Barrett can take advice from the Employer of the Year, where Vaughan has recognised that it takes more than policies and procedures to impact a company’s culture.
“It’s all about culture, it’s not about the piece of paper in the file,” she said.
Vaughan speaks of evidence of this culture of inclusion coming from the top down, and EY’s management team has challenged company leaders to apply strategic thinking around diversity to other groups found wanting in the workplace, including women, ethnic minorities and people with disabilities.
‘It’s all about culture, it’s not about the piece of paper in the file’
– CATHERINE VAUGHAN, EY
“It’s really, really quite nice to have been turned to as the group of best practice in our organisation leading the way and building that into the strategy of engagement with our people going forward,” said Vaughan.
Even in terms of LGBT groups, there’s work to be done yet among the high-scoring companies. One key area identified by GLEN for improvement this year is trans inclusion.
“We work with employers to support them around gender transition guidelines and we’ll be continuing to do that this year,” said Roche.
Last year’s Gender Recognition Act (“long overdue, but very welcome,” according to Roche) has had a trickle-down effect on how organisations think about gender.
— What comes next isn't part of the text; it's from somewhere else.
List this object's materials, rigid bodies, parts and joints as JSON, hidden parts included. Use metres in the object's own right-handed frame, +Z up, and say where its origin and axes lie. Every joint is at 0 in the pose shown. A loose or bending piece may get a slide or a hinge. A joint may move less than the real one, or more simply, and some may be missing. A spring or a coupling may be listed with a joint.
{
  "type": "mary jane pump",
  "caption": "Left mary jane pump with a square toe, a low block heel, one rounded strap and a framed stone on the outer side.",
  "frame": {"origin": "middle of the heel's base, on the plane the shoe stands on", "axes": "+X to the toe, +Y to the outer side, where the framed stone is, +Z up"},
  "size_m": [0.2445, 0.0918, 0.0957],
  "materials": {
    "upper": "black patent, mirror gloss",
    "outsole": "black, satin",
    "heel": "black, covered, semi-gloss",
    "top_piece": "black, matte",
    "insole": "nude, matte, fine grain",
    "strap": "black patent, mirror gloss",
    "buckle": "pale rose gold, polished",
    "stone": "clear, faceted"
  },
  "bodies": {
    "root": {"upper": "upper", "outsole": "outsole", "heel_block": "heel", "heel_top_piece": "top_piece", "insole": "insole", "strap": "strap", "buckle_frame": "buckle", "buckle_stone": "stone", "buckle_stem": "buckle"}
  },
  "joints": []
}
EY, for example, is already discussing its own gender recognition policies, acknowledging trans people but also gender fluidity, and Vaughan says this will form part of the company’s main focus for this year.
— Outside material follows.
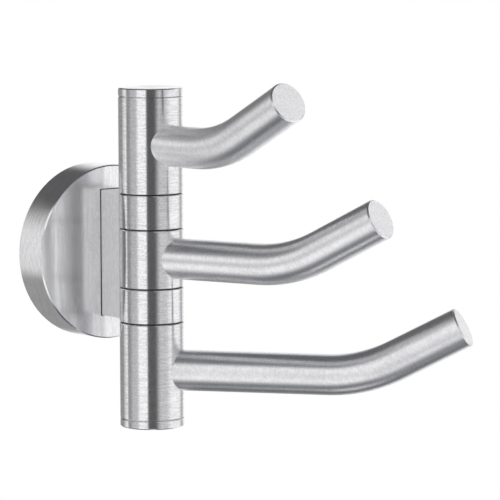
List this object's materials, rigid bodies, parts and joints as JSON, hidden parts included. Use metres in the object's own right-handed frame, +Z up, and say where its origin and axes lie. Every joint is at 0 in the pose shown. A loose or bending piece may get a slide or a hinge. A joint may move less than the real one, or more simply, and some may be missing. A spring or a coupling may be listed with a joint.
{
  "type": "swivel triple hook",
  "caption": "Wall hook: round rosette and knuckled bracket carrying bent bar hooks that swivel one above the other on an upright spindle.",
  "frame": {"origin": "centre of the wall face, in the middle of the rosette", "axes": "+Y into the wall, +Z up, the hooks reach out towards -Y"},
  "size_m": [0.0881, 0.1082, 0.1036],
  "materials": {
    "brushed_stainless": "brushed round the turned pieces, satin",
    "plain_steel": "as turned",
    "screw_steel": "plain",
    "spring_steel": "plain",
    "black_acetal": "moulded, matt"
  },
  "bodies": {
    "wall_part": {"rosette": "brushed_stainless", "wall_plate": "plain_steel", "rosette_grub_screw": "screw_steel", "bracket": "brushed_stainless", "upper_bracket_screw": "screw_steel", "lower_bracket_screw": "screw_steel", "spindle": "plain_steel", "top_collar_washer": "black_acetal", "upper_knuckle_washer": "black_acetal", "lower_knuckle_washer": "black_acetal", "bottom_collar_washer": "black_acetal", "top_disc_spring": "spring_steel", "bottom_disc_spring": "spring_steel", "top_nut": "screw_steel", "bottom_nut": "screw_steel"},
    "top_swivel": {"top_collar": "brushed_stainless", "top_bush": "black_acetal", "top_cap": "brushed_stainless", "top_hook": "brushed_stainless"},
    "middle_swivel": {"middle_collar": "brushed_stainless", "middle_bush": "black_acetal", "middle_hook": "brushed_stainless"},
    "bottom_swivel": {"bottom_collar": "brushed_stainless", "bottom_bush": "black_acetal", "bottom_cap": "brushed_stainless", "bottom_hook": "brushed_stainless"}
  },
  "joints": [
    {"name": "top_turn", "type": "hinge", "parent": "wall_part", "child": "top_swivel", "pos_m": [0, -0.0309, 0.0333], "axis": [0, 0, 1], "range_deg": [-113, 109]},
    {"name": "middle_turn", "type": "hinge", "parent": "wall_part", "child": "middle_swivel", "pos_m": [0, -0.0309, 0], "axis": [0, 0, 1], "range_deg": [-127, 87]},
    {"name": "bottom_turn", "type": "hinge", "parent": "wall_part", "child": "bottom_swivel", "pos_m": [0, -0.0309, -0.0333], "axis": [0, 0, 1], "range_deg": [-142, 66]}
  ]
}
‘Even those companies who have done well will have identified more work to do’
– DAVIN ROCHE, GLEN
“The Index is challenging and even those companies who have done well will have identified more work to do,” said Roche.
Of course, for those finding inclusion to be a challenge, GLEN has offered its support and assistance.
Companies and individuals can apply for the 2016 Workplace Equality Index via www.workplaceequality.ie. The closing date for entries is 30 June and the top-ranked companies will be announced in September.